The price of nickel has soared for several days. It soared to more than US$100,000 per ton for the first time in early trading on March 8th, an increase of as much as 250% for two consecutive days. In the face of such violent fluctuations, the London Metal Exchange (LME) announced the suspension of nickel trading in a rare move and even canceled all settled transactions throughout the day of the 8th, meaning that transactions will not be resumed until March 11th.

The LME stated that it is currently monitoring the situation in Russia and Ukraine but nickel prices have experienced an unprecedented rise and the exchange has decided to suspend trading until the end of the trading day on March 8th and is considering suspending trading for several days.

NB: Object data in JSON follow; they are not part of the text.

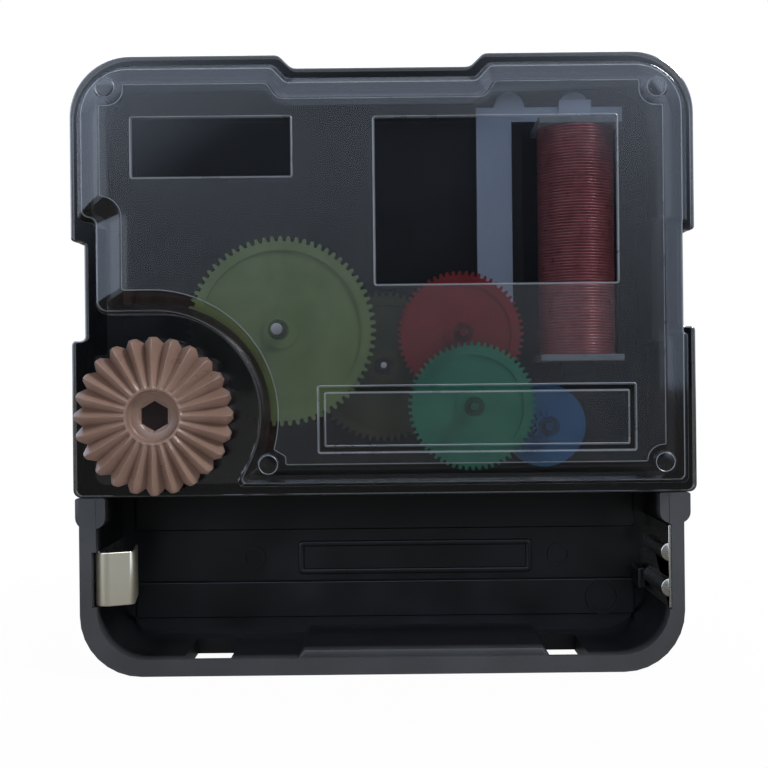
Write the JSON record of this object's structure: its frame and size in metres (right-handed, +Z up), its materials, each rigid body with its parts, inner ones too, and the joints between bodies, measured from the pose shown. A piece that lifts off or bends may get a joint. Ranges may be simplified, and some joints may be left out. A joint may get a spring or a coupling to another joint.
{
  "type": "quartz clock movement",
  "caption": "Battery clock movement with a threaded stem, hour, minute and second shafts, a setting knob and a gear train under a smoke-clear back cover.",
  "frame": {"origin": "on the hands' axis, in the plane of the dial face from which the threaded stem stands out", "axes": "+Y along the stem, out of the dial face towards the hands; +Z up to twelve o'clock; +X to the right as seen from the back"},
  "size_m": [0.056, 0.0295, 0.0557],
  "materials": {
    "black_abs": "moulded, satin gloss",
    "smoke_polystyrene": "clear smoke tint, satin face with polished windows",
    "brass": "machined",
    "natural_acetal": "moulded",
    "beige_brown_abs": "moulded, satin",
    "yellow_green_acetal": "moulded",
    "steel": "ground",
    "olive_acetal": "moulded",
    "red_acetal": "moulded",
    "green_acetal": "moulded",
    "blue_acetal": "moulded",
    "ferrite": "sintered",
    "bright_steel": "punched",
    "pale_blue_nylon": "moulded",
    "red_enamelled_wire": "wound wire",
    "green_board": "solder mask",
    "black_epoxy": "cast",
    "nickel_strip": "plated"
  },
  "bodies": {
    "case": {"front_case": "black_abs", "back_cover": "smoke_polystyrene", "train_plate": "black_abs", "threaded_stem": "brass", "stator_long_arm": "bright_steel", "stator_short_arm": "bright_steel", "coil_core": "bright_steel", "coil_bobbin": "pale_blue_nylon", "coil_winding": "red_enamelled_wire", "circuit_board": "green_board", "ic_blob": "black_epoxy", "quartz_crystal": "steel", "negative_clip": "nickel_strip", "positive_contact": "nickel_strip"},
    "seconds": {"seconds_arbor": "steel", "seconds_wheel": "olive_acetal"},
    "third": {"third_wheel": "yellow_green_acetal"},
    "centre": {"centre_gear": "natural_acetal"},
    "second_reduction": {"red_reduction_wheel": "red_acetal"},
    "first_reduction": {"green_reduction_wheel": "green_acetal"},
    "rotor": {"rotor_wheel": "blue_acetal", "rotor_magnet": "ferrite"},
    "knob": {"setting_knob": "beige_brown_abs", "setting_arbor": "natural_acetal"},
    "idler": {"setting_idler": "natural_acetal"},
    "minute_wheel": {"minute_wheel": "natural_acetal"},
    "minute_tube": {"minute_tube": "brass"},
    "hour": {"hour_wheel": "natural_acetal"},
    "negative_leaf": {"negative_spring_leaf": "nickel_strip"}
  },
  "joints": [
    {"name": "seconds_spin", "type": "hinge", "parent": "case", "child": "seconds", "pos_m": [0, -0.008, 0], "axis": [0, -1, 0], "continuous": true},
    {"name": "third_spin", "type": "hinge", "parent": "case", "child": "third", "pos_m": [-0.00934, -0.0105, 0.00327], "axis": [0, -1, 0], "continuous": true},
    {"name": "centre_spin", "type": "hinge", "parent": "case", "child": "centre", "pos_m": [0, -0.0041, 0], "axis": [0, -1, 0], "continuous": true},
    {"name": "second_reduction_spin", "type": "hinge", "parent": "case", "child": "second_reduction", "pos_m": [0.0071, -0.0096, 0.00285], "axis": [0, -1, 0], "continuous": true},
    {"name": "first_reduction_spin", "type": "hinge", "parent": "case", "child": "first_reduction", "pos_m": [0.00801, -0.0113, -0.00373], "axis": [0, -1, 0], "continuous": true},
    {"name": "rotor_spin", "type": "hinge", "parent": "case", "child": "rotor", "pos_m": [0.01461, -0.0096, -0.00554], "axis": [0, -1, 0], "continuous": true},
    {"name": "setting_knob_turn", "type": "hinge", "parent": "case", "child": "knob", "pos_m": [-0.0203, -0.003, -0.00428], "axis": [0, -1, 0], "continuous": true},
    {"name": "setting_idler_spin", "type": "hinge", "parent": "case", "child": "idler", "pos_m": [-0.01419, -0.003, -0.00299], "axis": [0, -1, 0], "continuous": true},
    {"name": "minute_wheel_spin", "type": "hinge", "parent": "case", "child": "minute_wheel", "pos_m": [-0.00587, -0.003, -0.00124], "axis": [0, -1, 0], "continuous": true},
    {"name": "minute_hand_spin", "type": "hinge", "parent": "case", "child": "minute_tube", "pos_m": [0, -0.003, 0], "axis": [0, -1, 0], "continuous": true},
    {"name": "hour_hand_spin", "type": "hinge", "parent": "case", "child": "hour", "pos_m": [0, -0.002, 0], "axis": [0, -1, 0], "continuous": true},
    {"name": "negative_leaf_flex", "type": "hinge", "parent": "case", "child": "negative_leaf", "pos_m": [-0.02523, -0.01158, -0.019], "axis": [0, 0, 1], "range_deg": [0, 12], "stiffness_Nm_per_rad": 0.3}
  ],
  "couplings": [
    {"joint": "second_reduction_spin", "follows": "seconds_spin", "ratio": -8},
    {"joint": "first_reduction_spin", "follows": "seconds_spin", "ratio": 48},
    {"joint": "rotor_spin", "follows": "seconds_spin", "ratio": -240},
    {"joint": "third_spin", "follows": "seconds_spin", "ratio": -0.16667},
    {"joint": "centre_spin", "follows": "seconds_spin", "ratio": 0.016667},
    {"joint": "setting_idler_spin", "follows": "setting_knob_turn", "ratio": -0.5625},
    {"joint": "minute_wheel_spin", "follows": "setting_knob_turn", "ratio": 0.5},
    {"joint": "minute_hand_spin", "follows": "setting_knob_turn", "ratio": -1.5},
    {"joint": "hour_hand_spin", "follows": "setting_knob_turn", "ratio": -0.125}
  ]
}
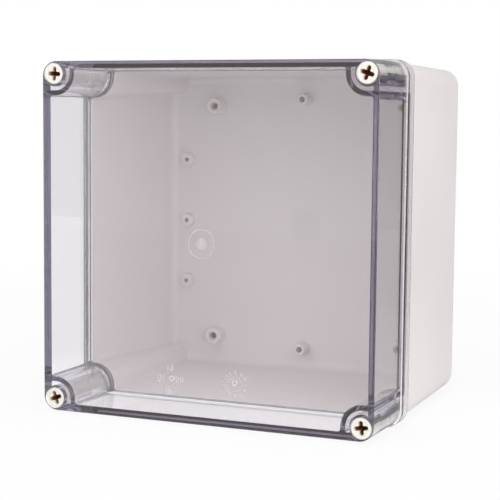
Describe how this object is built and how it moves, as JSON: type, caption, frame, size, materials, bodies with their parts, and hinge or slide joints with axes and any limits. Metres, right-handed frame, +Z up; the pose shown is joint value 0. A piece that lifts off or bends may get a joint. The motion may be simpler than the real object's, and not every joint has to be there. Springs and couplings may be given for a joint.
{
  "type": "plastic enclosure",
  "caption": "Square deep wall box with a high clear cover, held by corner screws, on an opaque base with a gasket and inner bosses for a mounting plate.",
  "frame": {"origin": "middle of the bottom of the box, on the surface that the cover's skirt stands on", "axes": "+Z up, +Y from the clear front to the back face, +X to the right as seen from the front"},
  "size_m": [0.18, 0.145, 0.18],
  "materials": {
    "base_plastic": "fine satin",
    "clear_plastic": "clear and polished",
    "gasket_rubber": "soft and dull",
    "screw_plastic": "ivory satin",
    "ring_plastic": "natural",
    "brass": "turned"
  },
  "bodies": {
    "base": {"base_shell": "base_plastic", "cover_gasket": "gasket_rubber", "screw_bush_top_left": "brass", "plate_insert_top_left": "brass", "screw_bush_top_right": "brass", "plate_insert_top_right": "brass", "screw_bush_bottom_left": "brass", "plate_insert_bottom_left": "brass", "screw_bush_bottom_right": "brass", "plate_insert_bottom_right": "brass"},
    "cover": {"clear_cover": "clear_plastic"},
    "ring_top_left": {"retaining_ring_top_left": "ring_plastic"},
    "screw_top_left": {"cover_screw_top_left": "screw_plastic"},
    "ring_top_right": {"retaining_ring_top_right": "ring_plastic"},
    "screw_top_right": {"cover_screw_top_right": "screw_plastic"},
    "ring_bottom_left": {"retaining_ring_bottom_left": "ring_plastic"},
    "screw_bottom_left": {"cover_screw_bottom_left": "screw_plastic"},
    "ring_bottom_right": {"retaining_ring_bottom_right": "ring_plastic"},
    "screw_bottom_right": {"cover_screw_bottom_right": "screw_plastic"}
  },
  "joints": [
    {"name": "cover_lift", "type": "slide", "parent": "base", "child": "cover", "axis": [0, -1, 0], "range_m": [0, 0.08]},
    {"name": "screw_travel_top_left", "type": "slide", "parent": "cover", "child": "ring_top_left", "axis": [0, -1, 0], "range_m": [0, 0.014]},
    {"name": "screw_turn_top_left", "type": "hinge", "parent": "ring_top_left", "child": "screw_top_left", "pos_m": [-0.0822, -0.0723, 0.1722], "axis": [0, -1, 0], "range_deg": [0, 2520]},
    {"name": "screw_travel_top_right", "type": "slide", "parent": "cover", "child": "ring_top_right", "axis": [0, -1, 0], "range_m": [0, 0.014]},
    {"name": "screw_turn_top_right", "type": "hinge", "parent": "ring_top_right", "child": "screw_top_right", "pos_m": [0.0822, -0.0723, 0.1722], "axis": [0, -1, 0], "range_deg": [0, 2520]},
    {"name": "screw_travel_bottom_left", "type": "slide", "parent": "cover", "child": "ring_bottom_left", "axis": [0, -1, 0], "range_m": [0, 0.014]},
    {"name": "screw_turn_bottom_left", "type": "hinge", "parent": "ring_bottom_left", "child": "screw_bottom_left", "pos_m": [-0.0822, -0.0723, 0.0078], "axis": [0, -1, 0], "range_deg": [0, 2520]},
    {"name": "screw_travel_bottom_right", "type": "slide", "parent": "cover", "child": "ring_bottom_right", "axis": [0, -1, 0], "range_m": [0, 0.014]},
    {"name": "screw_turn_bottom_right", "type": "hinge", "parent": "ring_bottom_right", "child": "screw_bottom_right", "pos_m": [0.0822, -0.0723, 0.0078], "axis": [0, -1, 0], "range_deg": [0, 2520]}
  ],
  "couplings": [
    {"joint": "screw_turn_top_left", "follows": "screw_travel_top_left", "rad_per_m": 3141.6},
    {"joint": "screw_turn_top_right", "follows": "screw_travel_top_right", "rad_per_m": 3141.6},
    {"joint": "screw_turn_bottom_left", "follows": "screw_travel_bottom_left", "rad_per_m": 3141.6},
    {"joint": "screw_turn_bottom_right", "follows": "screw_travel_bottom_right", "rad_per_m": 3141.6}
  ]
}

Russia is a major producer of nickel which is often used in steelmaking and lithium-ion battery production for electric vehicles (EV). Although the European and US economic sanctions have not directly targeted Russia's export of bulk commodities, many shipping companies and traders are reluctant to partake in Russia's resource export business.

Morgan Stanley auto analyst Adam Jonas pointed out that nickel prices rose 67.2% today alone which means that the input cost of ordinary EVs in the United States has increased by about $1,000 and may undermine the EV plans of global automakers such as GM and Ford. He recommends investors lower their expectations for automakers' profitability and EV penetration.

Nickel prices were not low before Russia invaded Ukraine and have risen more than 280 percent since the beginning of the year as global automakers ramp up production of EVs, prompting experts to worry about nickel shortages. Analysts at Rystad Energy warned last year that by 2024, global demand for nickel in EV batteries could exceed supply.

How will the nickel price surge develop?

First, the most obvious thing is the rising cost of EVs, especially high-end EVs, which automakers may absorb/reduce gross profit margins or pass on to consumers.

Not all EVs will be affected. At present, there are lithium iron phosphate (LFP) batteries to replace lithium-ion batteries. They do not use nickel or cobalt. They can be charged and discharged with a large current, are not easy to overheat, and have a long service life, making them preferred in low-cost EVs.

Although the cost of LFP batteries is lower than that of lithium-ion batteries, battery life and battery weight are not ideal for high-end vehicles but for economical mass-market models, it is not a major problem. In addition, the Chinese government encourages the production of EVs. Low-cost EVs have been using LFP batteries for several years. About 95% of the world's LFP batteries are made in China.

Last year, Tesla announced that it would convert the nickel-cobalt-alumina (NCA) batteries of its standard model to LFP batteries. The outside world speculated that it was to reduce production costs or to increase gross profit margins of entry-level cars without increasing prices, but now with the price of nickel surging, it is likely that global automakers will once again follow Tesla's lead and move to rechargeable batteries that do not require nickel.